= WHAT THE EXERCISE ASKS =
Exactly the lines from the start of the data through the line containing "from mathutils import Vector" should be output, with both ends kept and nothing added.

>> BEGIN PROVIDED MATERIAL

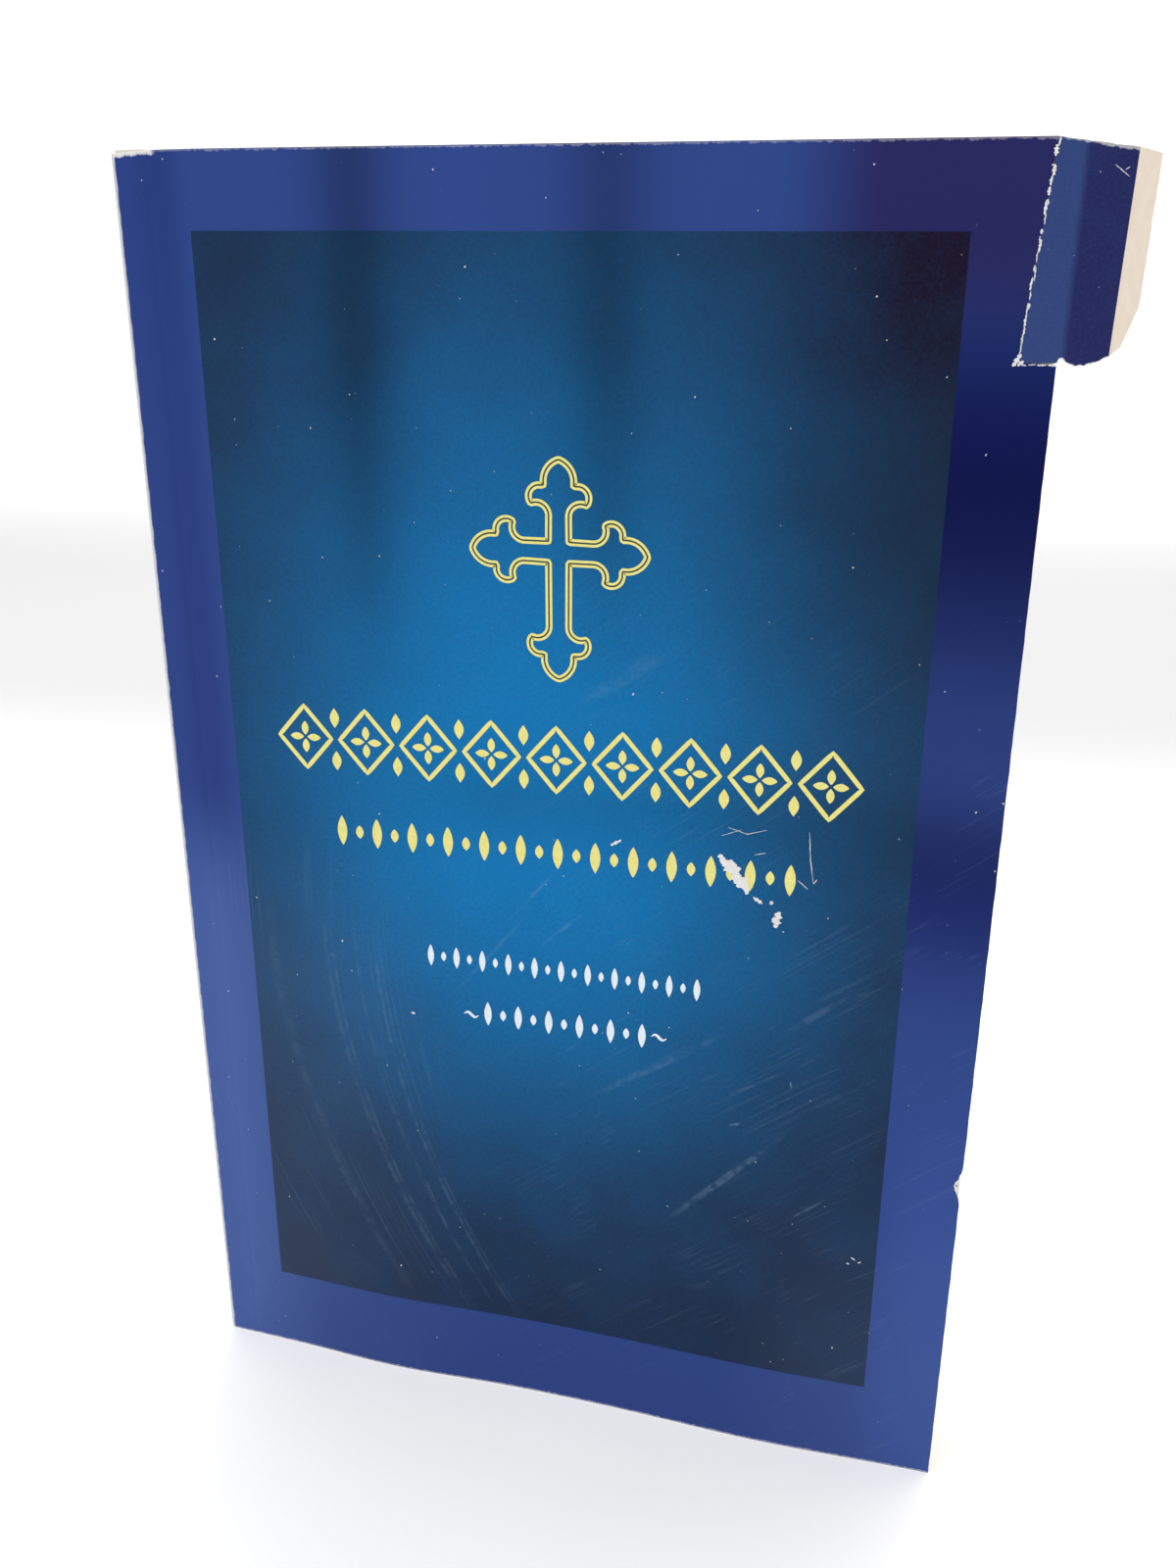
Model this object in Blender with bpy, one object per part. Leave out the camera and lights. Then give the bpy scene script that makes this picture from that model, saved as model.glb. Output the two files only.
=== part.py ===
"""Paperback devotional book, standing on its tail edge. Metres, +Z up.

The front cover faces -Y, the spine is at -X and the fore-edge at +X. The origin is the middle of
the footprint, on the surface that the book stands on. The card cover is one sheet, split here where
it really bends: at its two score lines and at the crease of the unfolded top corner. The leaves are
grouped into signatures, each turning about a line near the gutter.
"""

import math

import bmesh
import bpy
from mathutils import Vector

# Driving dimensions
TRIM_WIDTH = 0.1365  # spine to trimmed fore-edge
TRIM_HEIGHT = 0.2159  # tail to head
CARD = 0.0003  # thickness of the cover card
SIGNATURES = 24
SIGNATURE_THICK = 0.0003
GAP = 0.0003  # clearance kept around everything that moves
FILM_GAP = 0.0002  # clearance kept around the adhesive films
FILM = 0.0002  # thickness of the side adhesive
SPINE_GLUE = 0.0004  # thickness of the adhesive behind the spine
SPINE_BEND = 0.0006  # outer radius where the card turns round the spine
SCORE = 0.0060  # spine edge to the score line that a cover hinges on
FIRST_TURN = 0.0075  # spine edge to the line that the outermost signature turns on
TURN_STEP = 0.00087  # how much further out each inner neighbour turns

# Unfolded corner: it was turned in when the book was trimmed, so it stands past the fore-edge
CREASE_LOW = (0.1316, 0.1887)
CREASE_HIGH = (0.1337, TRIM_HEIGHT)
FOLD_X = 0.1373  # where the unsupported part starts to lean back
LEAN = math.radians(9)
TAB_TIP = 0.1463
TAB_TAIL = [  # lower edge of the corner, from the crease out to the tip
    (0.1366, 0.1892),
    (FOLD_X, 0.1888),
    (0.1387, 0.1885),
    (0.1407, 0.1888),
    (0.1429, 0.1898),
    (0.1441, 0.1909),
    (0.1449, 0.1932),
    (0.1457, 0.1957),
    (TAB_TIP, 0.1984),
]
TAB_HEAD = [  # upper edge of the corner, at the crease, the fold and the tip
    CREASE_HIGH,
    (FOLD_X, 0.2153),
    (TAB_TIP, 0.2140),
]
CHIP = [(0.0, 0.0570), (-0.0007, 0.0590), (-0.0004, 0.0625), (0.0, 0.0640)]  # nick in the fore-edge

# Derived sizes
PITCH = SIGNATURE_THICK + GAP
BLOCK_HALF = (SIGNATURES * PITCH - GAP) / 2
CARD_INNER = BLOCK_HALF + FILM_GAP + FILM + FILM_GAP
CARD_OUTER = CARD_INNER + CARD
GLUE_START = CARD + FILM_GAP
ROOT_START = GLUE_START + SPINE_GLUE + FILM_GAP
CENTRE_X = TAB_TIP / 2

BLUE = (0.045, 0.060, 0.230)
DEEP_BLUE = (0.030, 0.040, 0.180)
PAGE = (0.800, 0.740, 0.620)
ROOT = (0.760, 0.700, 0.580)
GLUE = (0.720, 0.640, 0.440)


def clear_scene():
    for item in list(bpy.data.objects):
        bpy.data.objects.remove(item, do_unlink=True)


def finish(name, colour, roughness):
    """A plain material for one sub-part."""
    made = bpy.data.materials.new(name)
    made.use_nodes = True
    shader = made.node_tree.nodes["Principled BSDF"]
    shader.inputs["Base Color"].default_value = (*colour, 1.0)
    shader.inputs["Roughness"].default_value = roughness
    shader.inputs["Metallic"].default_value = 0.0
    return made


def place(name, mesh, origin, material):
    """An object whose origin is the given point, from a mesh in book coordinates, where x runs
    from the spine."""
    shift = Vector(origin)
    for vert in mesh.verts:
        vert.co -= shift
    bmesh.ops.recalc_face_normals(mesh, faces=mesh.faces)
    data = bpy.data.meshes.new(name)
    mesh.to_mesh(data)
    mesh.free()
    data.materials.append(material)
    made = bpy.data.objects.new(name, data)
    made.location = shift - Vector((CENTRE_X, 0, 0))
    bpy.context.scene.collection.objects.link(made)
    return made


def swept(points, path):
    """A closed prism: the face through the points, extruded along path."""
    mesh = bmesh.new()
    face = mesh.faces.new([mesh.verts.new(point) for point in points])
    grown = bmesh.ops.extrude_face_region(mesh, geom=[face], use_keep_orig=True)
    moved = [item for item in grown["geom"] if isinstance(item, bmesh.types.BMVert)]
    bmesh.ops.translate(mesh, verts=moved, vec=path)
    return mesh


def upright(outline):
    """A prism over the book's full height, from an outline of (x, y) seen from above."""
    return swept([(x, y, 0.0) for x, y in outline], (0, 0, TRIM_HEIGHT))


def sheet(outline, outer_y, thickness):
    """A flat card, from an outline of (x, z) seen from the front."""
    return swept([(x, outer_y, z) for x, z in outline], (0, thickness, 0))


def arc(centre, radius, start, end, steps):
    """Points on an arc from start to end, in degrees."""
    angles = [math.radians(start + (end - start) * step / steps) for step in range(steps + 1)]
    return [(centre[0] + radius * math.cos(a), centre[1] + radius * math.sin(a)) for a in angles]


def front_cover():
    """The front panel, from its score line to the fore-edge, with the corner cut out along the
    crease and the tear below it."""
    nick = [(TRIM_WIDTH + dx, z) for dx, z in CHIP]
    outline = [(SCORE + GAP / 2, 0.0), (TRIM_WIDTH, 0.0), *nick]
    outline += [(TRIM_WIDTH, CREASE_LOW[1]), CREASE_LOW, CREASE_HIGH]
    outline += [(SCORE + GAP / 2, TRIM_HEIGHT)]
    hinge = (SCORE, -CARD_OUTER - GAP / 2, 0.0)
    place("front_cover", sheet(outline, -CARD_OUTER, CARD), hinge, finish("printed_card", BLUE, 0.22))


def back_cover():
    """The back panel, a plain rectangle hinged on its own score line."""
    inner = SCORE + GAP / 2
    outline = [(inner, 0.0), (TRIM_WIDTH, 0.0), (TRIM_WIDTH, TRIM_HEIGHT), (inner, TRIM_HEIGHT)]
    hinge = (SCORE, CARD_OUTER + GAP / 2, 0.0)
    place("back_cover", sheet(outline, CARD_INNER, CARD), hinge, finish("back_card", BLUE, 0.22))


def spine_wrap():
    """The part of the cover that is glued to the block: the spine and a strip on each side."""
    edge = SCORE - GAP / 2
    centre = SPINE_BEND
    inner_bend = SPINE_BEND - CARD
    outer = [(edge, -CARD_OUTER)]
    outer += arc((centre, -CARD_OUTER + centre), SPINE_BEND, 270, 180, 4)
    outer += arc((centre, CARD_OUTER - centre), SPINE_BEND, 180, 90, 4)
    outer += [(edge, CARD_OUTER)]
    inner = [(edge, CARD_INNER)]
    inner += arc((centre, CARD_OUTER - centre), inner_bend, 90, 180, 4)
    inner += arc((centre, -CARD_OUTER + centre), inner_bend, 180, 270, 4)
    inner += [(edge, -CARD_INNER)]
    place("spine_wrap", upright(outer + inner), (0, 0, 0), finish("spine_card", DEEP_BLUE, 0.25))


def corner_flap():
    """The unfolded corner: flat as far as the fold, then leaning back away from the cover."""

    def outer_y(x):
        return -CARD_OUTER + max(0.0, x - FOLD_X) * math.tan(LEAN)

    def head_z(x):
        ends = zip(TAB_HEAD, TAB_HEAD[1:])
        (x0, z0), (x1, z1) = next(pair for pair in ends if x <= pair[1][0])
        return z0 + (z1 - z0) * (x - x0) / (x1 - x0)

    # The crease leans, so its top is further out than the first points of the lower edge.
    start_low = (CREASE_LOW[0] + GAP, CREASE_LOW[1] + GAP)
    start_high = (CREASE_HIGH[0] + GAP, CREASE_HIGH[1])
    low = [start_low, *TAB_TAIL]
    high = [start_high, *[(x, head_z(x)) for x, _ in TAB_TAIL]]
    mesh = bmesh.new()
    rows = []
    for depth in (0.0, CARD):
        for edge in (low, high):
            rows.append([mesh.verts.new((x, outer_y(x) + depth, z)) for x, z in edge])
    front_low, front_high, back_low, back_high = rows
    for near, far in ((front_low, front_high), (back_high, back_low), (front_high, back_high)):
        for a, b, c, d in zip(near, near[1:], far[1:], far):
            mesh.faces.new((a, b, c, d))
    for a, b, c, d in zip(back_low, back_low[1:], front_low[1:], front_low):
        mesh.faces.new((a, b, c, d))
    mesh.faces.new((front_low[0], front_high[0], back_high[0], back_low[0]))
    mesh.faces.new((front_low[-1], back_low[-1], back_high[-1], front_high[-1]))
    hinge = (CREASE_LOW[0], -CARD_OUTER - GAP / 2, CREASE_LOW[1])
    place("corner_flap", mesh, hinge, finish("creased_card", DEEP_BLUE, 0.25))


def turn_line(index):
    """Where a signature turns, seen from above: each lies further out than its outer neighbour by
    more than a pitch, so that turned signatures stand side by side."""
    from_face = min(index, SIGNATURES - 1 - index)
    return FIRST_TURN + from_face * TURN_STEP, -BLOCK_HALF + SIGNATURE_THICK / 2 + index * PITCH


def signature(index, material):
    """A group of leaves, with a round root about its turning line."""
    x, y = turn_line(index)
    half = SIGNATURE_THICK / 2
    outline = arc((x, y), half, 90, 270, 8) + [(TRIM_WIDTH, y - half), (TRIM_WIDTH, y + half)]
    place(f"signature_{index + 1:02d}", upright(outline), (x, y, 0), material)


def leaf_roots():
    """The glued roots of all the leaves, stepped to clear the signatures' turning lines."""
    reach = SIGNATURE_THICK / 2 + GAP
    front = [(ROOT_START, -BLOCK_HALF)]
    for index in range(SIGNATURES // 2):
        x, y = turn_line(index)
        front += [(x - reach, y - SIGNATURE_THICK / 2), (x - reach, y + reach)]
    front[-1] = (front[-1][0], 0.0)
    back = [(x, -y) for x, y in reversed(front[:-1])]
    place("leaf_roots", upright(front + back), (0, 0, 0), finish("leaf_roots", ROOT, 0.9))


def adhesive():
    """Hot-melt behind the spine, and a film under each glued strip of the cover."""
    glue = finish("hot_melt", GLUE, 0.45)
    spine = [
        (GLUE_START, -BLOCK_HALF),
        (GLUE_START + SPINE_GLUE, -BLOCK_HALF),
        (GLUE_START + SPINE_GLUE, BLOCK_HALF),
        (GLUE_START, BLOCK_HALF),
    ]
    place("spine_glue", upright(spine), (0, 0, 0), glue)
    near, far = BLOCK_HALF + FILM_GAP, BLOCK_HALF + FILM_GAP + FILM
    film_end = SCORE - GAP
    for name, side in (("front_side_glue", -1), ("back_side_glue", 1)):
        film = [(ROOT_START, side * near), (film_end, side * near)]
        film += [(film_end, side * far), (ROOT_START, side * far)]
        place(name, upright(film), (0, 0, 0), glue)


def build():
    clear_scene()
    front_cover()
    corner_flap()
    spine_wrap()
    back_cover()
    adhesive()
    leaf_roots()
    page = finish("page", PAGE, 0.9)
    for index in range(SIGNATURES):
        signature(index, page)


build()
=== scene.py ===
import math

import bmesh
import bpy
import numpy as np
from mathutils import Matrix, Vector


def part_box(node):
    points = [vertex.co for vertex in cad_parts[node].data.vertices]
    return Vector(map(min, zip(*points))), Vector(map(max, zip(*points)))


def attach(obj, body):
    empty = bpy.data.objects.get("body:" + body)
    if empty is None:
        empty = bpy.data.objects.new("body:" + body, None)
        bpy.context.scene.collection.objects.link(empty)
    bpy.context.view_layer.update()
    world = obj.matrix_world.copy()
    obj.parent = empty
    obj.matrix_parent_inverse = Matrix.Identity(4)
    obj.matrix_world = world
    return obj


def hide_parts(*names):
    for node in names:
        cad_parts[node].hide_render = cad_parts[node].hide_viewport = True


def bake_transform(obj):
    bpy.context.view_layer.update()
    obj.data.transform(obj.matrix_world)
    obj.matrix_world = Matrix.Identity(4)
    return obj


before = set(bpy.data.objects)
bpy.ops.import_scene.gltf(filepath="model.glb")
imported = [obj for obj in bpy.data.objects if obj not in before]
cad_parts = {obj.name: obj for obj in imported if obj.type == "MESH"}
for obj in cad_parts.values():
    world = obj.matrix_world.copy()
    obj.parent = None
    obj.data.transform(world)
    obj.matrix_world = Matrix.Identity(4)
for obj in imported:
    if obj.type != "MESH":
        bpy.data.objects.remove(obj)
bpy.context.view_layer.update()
print("frame loaded:", len(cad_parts), "nodes")

# Lengths are in millimetres of the closed book: x from the spine, y from the middle of the
# leaves towards the back cover, z up from the tail. toFrame puts them in the frame's metres.
mm = 0.001
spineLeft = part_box("spine_wrap")[0].x / mm
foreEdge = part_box("front_cover")[1].x / mm - spineLeft
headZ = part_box("front_cover")[1].z / mm
coverFace = -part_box("front_cover")[0].y / mm
cardThick = 0.3
scoreX = 6.0
spineBend = 0.6
spineLength = 2 * (coverFace - spineBend) + math.pi * spineBend
sharpAngle = 40  # in degrees; gentler edges are shaded smooth


def toFrame(points):
    # millimetres from the spine to metres in the frame: a shift along x, then a scale
    return (np.asarray(points, float) + [spineLeft, 0, 0]) * mm


def rough(t, seed, pitch=1.0):
    # a ragged line between about -1 and 1: six sines, each finer and lower than the last
    draws = np.random.default_rng(seed)
    order = np.arange(6)
    waves = np.sin(np.multiply.outer(np.asarray(t, float), pitch * 1.9**order)
                   + draws.uniform(0, 2 * math.pi, 6))
    return (waves / 1.45**order).sum(-1) / 2


def jitter(number, seed, pitch):
    # the height of such a line at a whole number, for differences from one piece to the next
    return float(rough(number, seed, pitch))


def along(points, t):
    # a place on a broken line: t from 0 to 1 goes evenly by length from its first point to its last
    points = np.asarray(points, float)
    length = np.concatenate([[0], np.cumsum(np.linalg.norm(np.diff(points, axis=0), axis=1))])
    return np.stack([np.interp(t * length[-1], length, column) for column in points.T], -1)


def slab(outer, inner, flat=None, loop=False):
    # a closed sheet: the cells of an outer and an inner grid, and a wall round the open edges;
    # loop joins the last row to the first. flat is the place on the unbent sheet, for patterns
    rows, cols = outer.shape[:2]
    top = np.arange(rows * cols).reshape(rows, cols)
    if loop:
        top = np.vstack([top, top[:1]])
    low = top + rows * cols
    cells = [np.stack([grid[:-1, :-1], grid[:-1, 1:], grid[1:, 1:], grid[1:, :-1]], -1).reshape(-1, 4)
             for grid in (top, low)]
    edges = [(top[:, 0], low[:, 0]), (top[:, -1], low[:, -1])]
    if not loop:
        edges += [(top[0], low[0]), (top[-1], low[-1])]
    walls = np.concatenate([np.stack([a[:-1], a[1:], b[1:], b[:-1]], -1) for a, b in edges])
    flat = outer if flat is None else flat
    return (
        np.concatenate([outer.reshape(-1, 3), inner.reshape(-1, 3)]),
        np.concatenate([*cells, walls]),
        np.repeat([0, 1, 2], [len(cells[0]), len(cells[1]), len(walls)]),
        np.concatenate([flat.reshape(-1, 3)] * 2),
    )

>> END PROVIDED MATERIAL

= OUTPUT OF THE TASK =
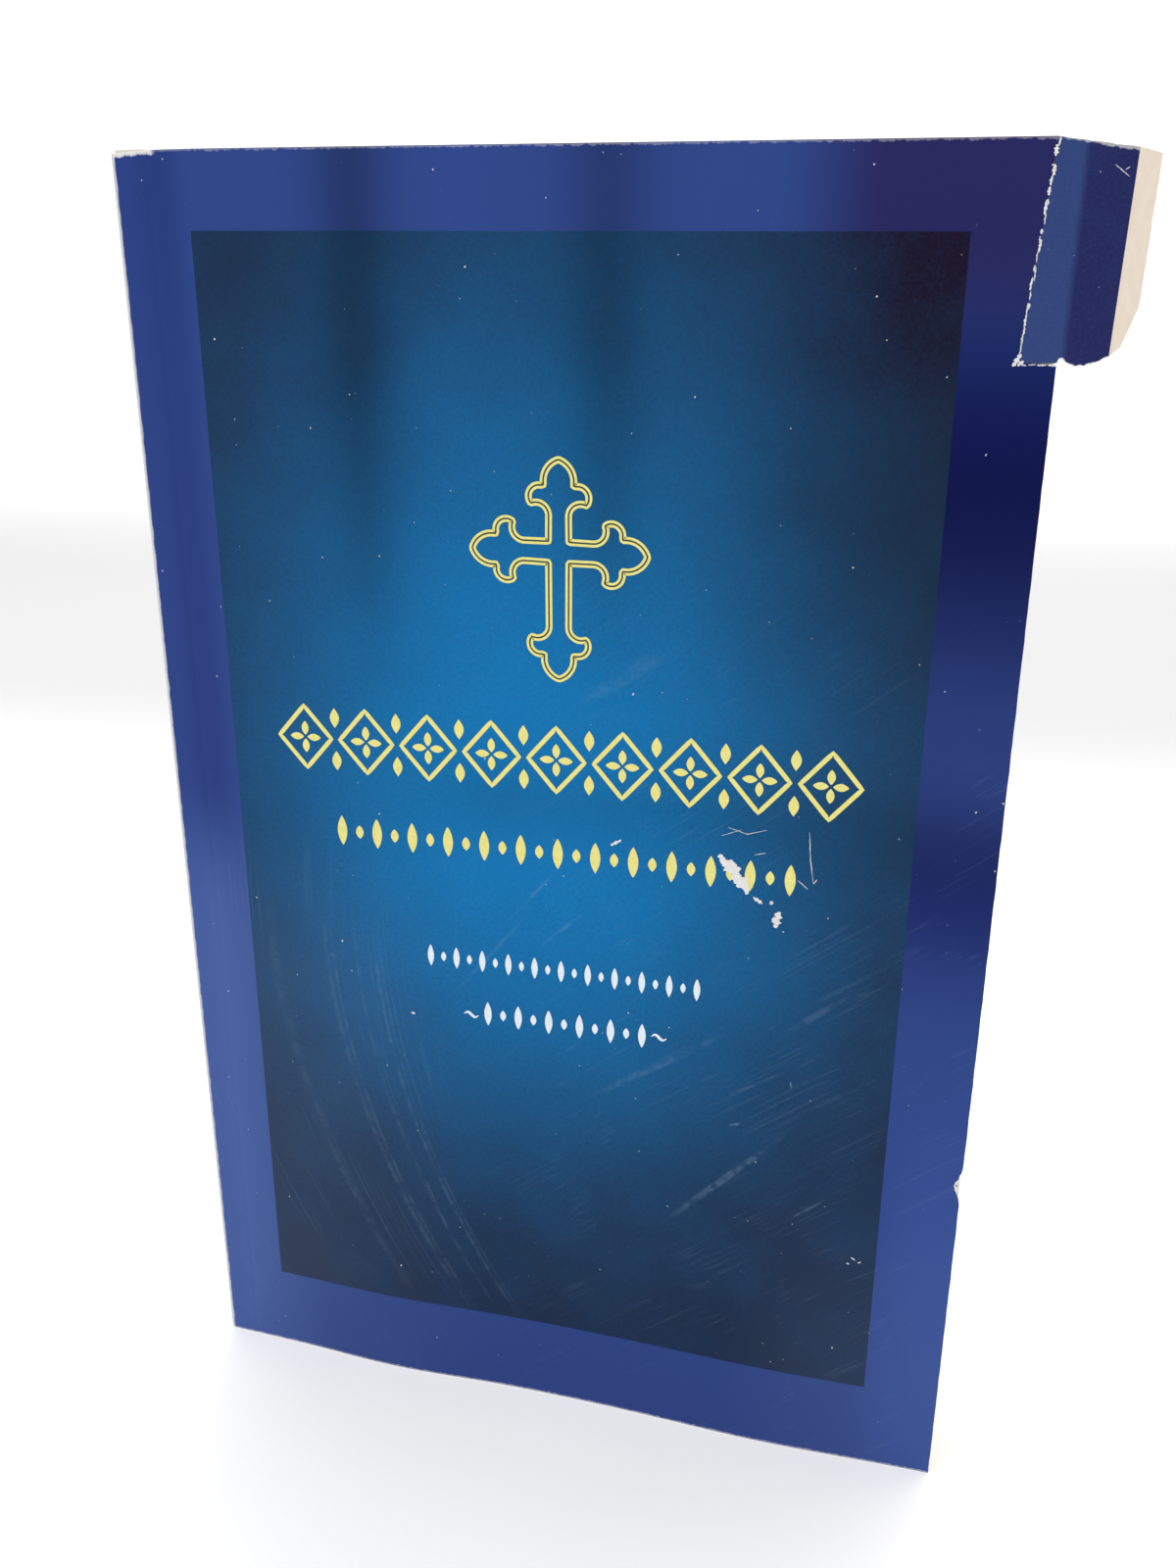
Model this object in Blender with bpy, one object per part. Leave out the camera and lights. Then give the bpy scene script that makes this picture from that model, saved as model.glb. Output the two files only.
=== part.py ===
"""Paperback devotional book, standing on its tail edge. Metres, +Z up.

The front cover faces -Y, the spine is at -X and the fore-edge at +X. The origin is the middle of
the footprint, on the surface that the book stands on. The card cover is one sheet, split here where
it really bends: at its two score lines and at the crease of the unfolded top corner. The leaves are
grouped into signatures, each turning about a line near the gutter.
"""

import math

import bmesh
import bpy
from mathutils import Vector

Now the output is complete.